Pro-government commentators angrily reject criticism by Romania, Slovakia and Czechia of PM Orbán’s speech at the annual Fidesz festival in Transylvania, while liberal authors accuse him of provoking neighbouring countries.

Magyar Nemzet devotes two comments taking up the defence of the Prime Minister’s words in as many days. (For the antecedents see BudaPost, July 25 and 27.) Ottó Gajdics finds it strange that the Romanian government wanted to censor PM Orbán by telling him in advance what he should not talk about in his speech. As for the Slovak objection to the prime Minister using the expression ‘torn-off regions’, he writes that today’s Slovakia used to be part of the Hungarian Kingdom until World War One and that mentioning that fact doesn’t amount to questioning Slovakia’s territorial integrity. As for the Czech protest, Gajdics quotes Prime Minister Fiala’s words whereby Czechia also ‘takes the EU’s brain, along with the financial transfers’. In Gajdics’s view, that fromula proves Mr Orbán right in saying that Czechia has succumbed ‘to federalist pressure’.

In an even more opinionated piece, Tamás Pilhál enumerates five cases when Romania switched military alliances during the 20th century to conclude that it is in light of all that that the démarches of Romanian diplomacy should be viewed.
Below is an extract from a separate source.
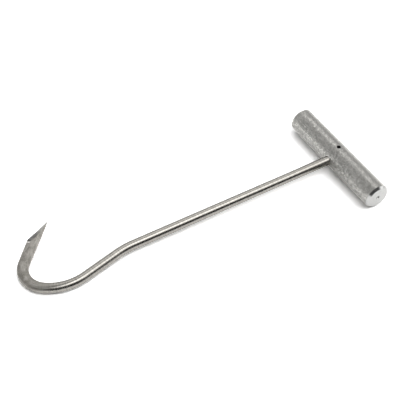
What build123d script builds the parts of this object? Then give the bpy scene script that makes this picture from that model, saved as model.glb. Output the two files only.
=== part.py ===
from build123d import *

import os
from math import asin, atan2, cos, degrees, radians, sin, tan

# A T-handled hand hook: a knurled aluminium bar across the end of a bent steel rod.
# It is drawn flat first: the handle along Y through the origin, the rod leaving it along -X,
# the hook curling towards +Y, all in the plane z = 0. The whole tool is then turned about the
# handle until the hook touches the table that the handle lies on.

# Handle: one inch knurled bar, with turned ends.
HANDLE_RADIUS = 12.7
HANDLE_LENGTH = 130.0
END_CHAMFER = 2.2
CENTRE_CONE_RADIUS = 1.9
CENTRE_CONE_ANGLE = 60.0
CENTRE_PILOT_RADIUS = 1.25
CENTRE_PILOT_DEPTH = 4.2
CONE_TIP_RADIUS = 0.01

# Rod: three-eighths inch bar, held in a blind hole across the handle.
ROD_RADIUS = 4.7625
BORE_CLEARANCE = 0.04
BORE_END_X = 6.5
ROD_END_GAP = 0.3
ROD_END_CHAMFER = 0.8

# Centreline of the rod, from the handle's axis outwards.
SHANK_LENGTH = 226.0
BEND_RADIUS = 67.0
BEND_TURN = 14.0
OFFSET_LENGTH = 37.0
BOW_RADIUS = 44.0
BOW_TURN = 50.5
CURL_RADIUS = 23.5
CURL_TURN = 93.0
ARM_LENGTH = 51.0

# The hook is hammered flat towards its point: width in the hook's plane, thickness across it.
ARM_WIDTH = 11.0
POINT_WIDTH = 11.5
ARM_THICKNESS = 7.6
BOW_SECTIONS = 4
CURL_SECTIONS = 6

# The point is ground from the outer side by two curved bevels that meet in a sharp edge.
SHOULDER_FROM_TIP = 26.5
BEVEL_EDGE_RADIUS = 60.0
BEVEL_ANGLE = 40.0
BEVEL_DEPTH = 12.0
BEVEL_START_SLOPE = 45.0

# Set screw, M4 by 5 mm, standing on the rod well below the mouth of its tapped hole.
SCREW_RADIUS = 2.0
SCREW_LENGTH = 5.0
SCREW_CLEARANCE = 0.02
SCREW_CHAMFER = 0.3
SOCKET_ACROSS_FLATS = 2.0
SOCKET_DEPTH = 2.5
CUP_RADIUS = 1.2
CUP_BOTTOM_RADIUS = 0.1
MOUTH_CHAMFER = 0.3

# The tool is turned about its handle this many times, each closer to lying level.
LEVELLING_STEPS = 4


def straight(start, heading, length):
    """A straight run that leaves start at a heading in degrees."""
    angle = radians(heading)
    return Line(start, start + Vector(cos(angle), sin(angle)) * length)


def turn(start, heading, radius, angle):
    """A tangent arc; a positive angle turns left."""
    direction = (cos(radians(heading)), sin(radians(heading)))
    return JernArc(start=start, tangent=direction, radius=radius, arc_size=angle)


def section_plane(edge, along):
    """The plane square to an edge, with its x axis in the hook's plane."""
    tangent = edge % along
    return Plane(origin=edge @ along, x_dir=tangent.cross(Vector(0, 0, 1)), z_dir=tangent)


def flattened(edge, along, share):
    """The section at a place on an edge, between the round rod (0) and the hammered arm (1)."""
    ease = share * share * (3 - 2 * share)
    half_width = ROD_RADIUS + (ARM_WIDTH / 2 - ROD_RADIUS) * ease
    half_thickness = ROD_RADIUS + (ARM_THICKNESS / 2 - ROD_RADIUS) * ease
    return section_plane(edge, along) * Ellipse(half_width, half_thickness)


def centreline():
    """The rod's centreline as six edges, from inside the handle to the tip of the arm."""
    shank = straight(Vector(BORE_END_X - ROD_END_GAP, 0), 180, SHANK_LENGTH + BORE_END_X - ROD_END_GAP)
    bend = turn(shank @ 1, 180, BEND_RADIUS, BEND_TURN)
    offset = straight(bend @ 1, 180 + BEND_TURN, OFFSET_LENGTH)
    bow = turn(offset @ 1, 180 + BEND_TURN, BOW_RADIUS, -BOW_TURN)
    curl = turn(bow @ 1, 180 + BEND_TURN - BOW_TURN, CURL_RADIUS, -CURL_TURN)
    arm = straight(curl @ 1, 180 + BEND_TURN - BOW_TURN - CURL_TURN, ARM_LENGTH)
    return shank, bend, offset, bow, curl, arm


def bevel_lens(tip, shoulder):
    """The solid of revolution whose rim is the ground edge, from the shoulder to the tip."""
    chord = tip - shoulder
    half_angle = asin(chord.length / 2 / BEVEL_EDGE_RADIUS)
    towards_centre = chord.normalized().cross(Vector(0, 0, 1))
    centre = (shoulder + tip) * 0.5 + towards_centre * (BEVEL_EDGE_RADIUS * cos(half_angle))
    inner_radius = BEVEL_EDGE_RADIUS - BEVEL_DEPTH
    rise = BEVEL_DEPTH * tan(radians(BEVEL_ANGLE))
    outline = Polyline(
        (0, 0, -rise),
        (inner_radius, 0, -rise),
        (BEVEL_EDGE_RADIUS, 0, 0),
        (inner_radius, 0, rise),
        (0, 0, rise),
        close=True,
    )
    return Pos(centre.X, centre.Y, 0) * revolve(make_face(outline), Axis.Z)


def unground(arm, shoulder):
    """The space behind the shoulder, which ends in a slope down to each bevel."""
    run = BEVEL_DEPTH / tan(radians(BEVEL_START_SLOPE))
    outline = Polyline(
        (-ARM_LENGTH, -BEVEL_DEPTH),
        (-run, -BEVEL_DEPTH),
        (0, 0),
        (-run, BEVEL_DEPTH),
        (-ARM_LENGTH, BEVEL_DEPTH),
        close=True,
    )
    across = Plane(origin=shoulder, x_dir=arm % 1, z_dir=(arm % 1).cross(Vector(0, 0, 1)))
    return extrude(across * make_face(outline), POINT_WIDTH, both=True)


def hook_rod():
    """The bent rod: a round shank, a hammered bow and curl, and a ground point."""
    shank, bend, offset, bow, curl, arm = centreline()
    round_path = Wire([shank, bend, offset])
    round_part = sweep(section_plane(shank, 0) * Circle(ROD_RADIUS), path=round_path)
    round_part = chamfer(round_part.edges().sort_by(Axis.X)[-1], ROD_END_CHAMFER)

    sections = []
    for step in range(BOW_SECTIONS + 1):
        along = step / BOW_SECTIONS
        sections.append(flattened(bow, along, along / 2))
    for step in range(1, CURL_SECTIONS + 1):
        along = step / CURL_SECTIONS
        sections.append(flattened(curl, along, 0.5 + along / 2))
    bow_part = loft(sections)

    arm_start = flattened(arm, 0, 1)
    arm_end = section_plane(arm, 1) * Ellipse(POINT_WIDTH / 2, ARM_THICKNESS / 2)
    heading = arm % 1
    inward = heading.cross(Vector(0, 0, 1)) * (POINT_WIDTH / 2)
    tip = arm @ 1 + inward
    shoulder = arm @ 1 - heading * SHOULDER_FROM_TIP - inward
    arm_part = loft([arm_start, arm_end]) & (bevel_lens(tip, shoulder) + unground(arm, shoulder))
    return round_part + bow_part + arm_part


def rod_bore():
    """The blind hole across the handle, open towards -X."""
    length = BORE_END_X + 2 * HANDLE_RADIUS
    bore = Cylinder(ROD_RADIUS + BORE_CLEARANCE, length, align=(Align.CENTER, Align.CENTER, Align.MAX))
    return Pos(BORE_END_X, 0, 0) * Rot(0, 90, 0) * bore


def centre_hole():
    """A centre-drilled hole whose mouth is in the plane z = 0 and which runs down -Z."""
    cone_depth = CENTRE_CONE_RADIUS / tan(radians(CENTRE_CONE_ANGLE / 2))
    down = (Align.CENTER, Align.CENTER, Align.MAX)
    cone = Cone(CONE_TIP_RADIUS, CENTRE_CONE_RADIUS, cone_depth, align=down)
    return cone + Cylinder(CENTRE_PILOT_RADIUS, CENTRE_PILOT_DEPTH, align=down)


def handle():
    """The handle bar, with its cross hole, tapped hole and centre holes."""
    bar = Rot(90, 0, 0) * Cylinder(HANDLE_RADIUS, HANDLE_LENGTH)
    bar = chamfer(bar.edges().filter_by(GeomType.CIRCLE), END_CHAMFER)
    bar -= rod_bore()
    for end in (1, -1):
        bar -= Pos(0, end * HANDLE_LENGTH / 2, 0) * Rot(-90 * end, 0, 0) * centre_hole()
    up = (Align.CENTER, Align.CENTER, Align.MIN)
    tapped = Cylinder(SCREW_RADIUS + SCREW_CLEARANCE, 2 * HANDLE_RADIUS, align=up)
    mouth = Cone(SCREW_RADIUS, SCREW_RADIUS + 2 * MOUTH_CHAMFER, 2 * MOUTH_CHAMFER)
    return bar - tapped - Pos(0, 0, HANDLE_RADIUS) * mouth


def set_screw():
    """A socket set screw with a cup point that stands on the rod."""
    up = (Align.CENTER, Align.CENTER, Align.MIN)
    screw = Cylinder(SCREW_RADIUS, SCREW_LENGTH, align=up)
    screw = chamfer(screw.edges().filter_by(GeomType.CIRCLE), SCREW_CHAMFER)
    socket = extrude(RegularPolygon(SOCKET_ACROSS_FLATS / 2, 6, major_radius=False), SOCKET_DEPTH)
    screw -= Pos(0, 0, SCREW_LENGTH - SOCKET_DEPTH) * socket
    screw -= Cone(CUP_RADIUS, CUP_BOTTOM_RADIUS, CUP_RADIUS - CUP_BOTTOM_RADIUS, align=up)
    return Pos(0, 0, ROD_RADIUS + SCREW_CLEARANCE) * screw


def lay_down(parts):
    """Turn the tool about its handle until the hook's underside is level with the handle's."""
    angle = 0.0
    for _ in range(LEVELLING_STEPS):
        turned = Rot(0, -angle, 0) * parts["hook_rod"]
        box = turned.bounding_box()
        angle += degrees(atan2(HANDLE_RADIUS + box.min.Z, -box.min.X))
    placed = {}
    for name, part in parts.items():
        placed[name] = Rot(0, -angle, 0) * part
    whole = Compound(list(placed.values())).bounding_box()
    shift = Pos(-whole.center().X, -whole.center().Y, -whole.min.Z)
    return {name: shift * part for name, part in placed.items()}


def main():
    os.makedirs("parts", exist_ok=True)
    parts = {"handle": handle(), "hook_rod": hook_rod(), "set_screw": set_screw()}
    for name, part in lay_down(parts).items():
        part.label = name
        export_step(part, f"parts/{name}.step")
        box = part.bounding_box()
        print(name, round(part.volume, 1), box.min, box.max)


main()
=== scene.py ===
from math import atan2, ceil, cos, pi, radians, sin, tan

import bmesh
import bpy
import numpy as np
from mathutils import Matrix, Vector


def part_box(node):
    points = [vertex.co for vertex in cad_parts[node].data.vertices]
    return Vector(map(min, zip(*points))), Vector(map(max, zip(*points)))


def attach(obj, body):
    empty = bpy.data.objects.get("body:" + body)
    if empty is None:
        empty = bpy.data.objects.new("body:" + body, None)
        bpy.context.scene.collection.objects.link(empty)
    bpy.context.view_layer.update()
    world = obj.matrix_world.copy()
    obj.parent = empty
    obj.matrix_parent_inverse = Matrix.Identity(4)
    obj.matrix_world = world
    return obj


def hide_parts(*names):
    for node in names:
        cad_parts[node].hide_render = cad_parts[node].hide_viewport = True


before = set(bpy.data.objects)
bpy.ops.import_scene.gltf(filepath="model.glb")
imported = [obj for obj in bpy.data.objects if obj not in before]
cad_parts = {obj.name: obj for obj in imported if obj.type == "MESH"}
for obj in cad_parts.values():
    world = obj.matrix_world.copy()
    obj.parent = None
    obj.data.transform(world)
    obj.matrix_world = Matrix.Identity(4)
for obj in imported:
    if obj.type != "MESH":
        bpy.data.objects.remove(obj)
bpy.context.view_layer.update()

# A T-handled hand hook lying on a pale table: a knurled aluminium bar across the end of a bent
# steel rod, whose hook is hammered flat and ground to a point. All lengths are in metres.

HANDLE_LOW, HANDLE_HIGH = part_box("handle")
SCREW_LOW, SCREW_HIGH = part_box("set_screw")

# The handle's place and size come from its part in model.glb.
HANDLE_RADIUS = (HANDLE_HIGH.z - HANDLE_LOW.z) / 2
HANDLE_LENGTH = HANDLE_HIGH.y - HANDLE_LOW.y
AXIS_X = (HANDLE_LOW.x + HANDLE_HIGH.x) / 2
AXIS_Y = (HANDLE_LOW.y + HANDLE_HIGH.y) / 2
AXIS_Z = (HANDLE_LOW.z + HANDLE_HIGH.z) / 2
END_CHAMFER = 0.0022
CENTRE_CONE_RADIUS = 0.0019
CENTRE_CONE_ANGLE = radians(60)
CENTRE_PILOT_RADIUS = 0.00125
CENTRE_PILOT_DEPTH = 0.0042
SCREW_HOLE_RADIUS = 0.00202
MOUTH_CHAMFER = 0.0003

# Diamond knurl: grooves of two hands with sharp roots, and crests that are flat on top. KNURL_CREST is
# how much of the way to the next groove a crest stays flat.
KNURL_GROOVES = 60
KNURL_DEPTH = 0.00028
KNURL_HELIX = radians(30)
KNURL_CREST = 0.60

# The rod and its centreline, from inside the handle outwards.
ROD_RADIUS = 0.0047625
BORE_RADIUS = 0.0048025
BORE_END = 0.0065
ROD_END = 0.0062
ROD_END_CHAMFER = 0.0008
SHANK_LENGTH = 0.226
BEND_RADIUS = 0.067
BEND_TURN = radians(14)
OFFSET_LENGTH = 0.037
BOW_RADIUS = 0.044
BOW_TURN = radians(50.5)
CURL_RADIUS = 0.0235
CURL_TURN = radians(93)
ARM_LENGTH = 0.0505
STATION_SPACING = 0.0012
AROUND = 96
LEVELLING_STEPS = 4

# The hammered part of the hook: widths in its plane, thickness across it.
ARM_WIDTH = 0.0106
POINT_WIDTH = 0.0115
ARM_THICKNESS = 0.0073
ROUND_POWER = 2.0
FLAT_POWER = 2.35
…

In a totally different vein on Hirklikk, two liberal foreign policy experts lambast the Prime Minister for what they see as his habit of wantonly provoking three allies. Mátyás Eörsi, a former State Secretary at the Ministry of Foreign Affairs under left-liberal governments recalls that during the 1990s and the 2000s, there was national consensus on the necessity to build the best possible relations with neighbouring countries. That seems to be over by now and Hungarians will pay a high price for what he sees as a mistaken foreign policy, he warns.

On the same news site, former Foreign Minister Péter Balázs accuses the government’s foreign policy of being designed to create conflicts, while diplomacy normally seeks ways to avoid them.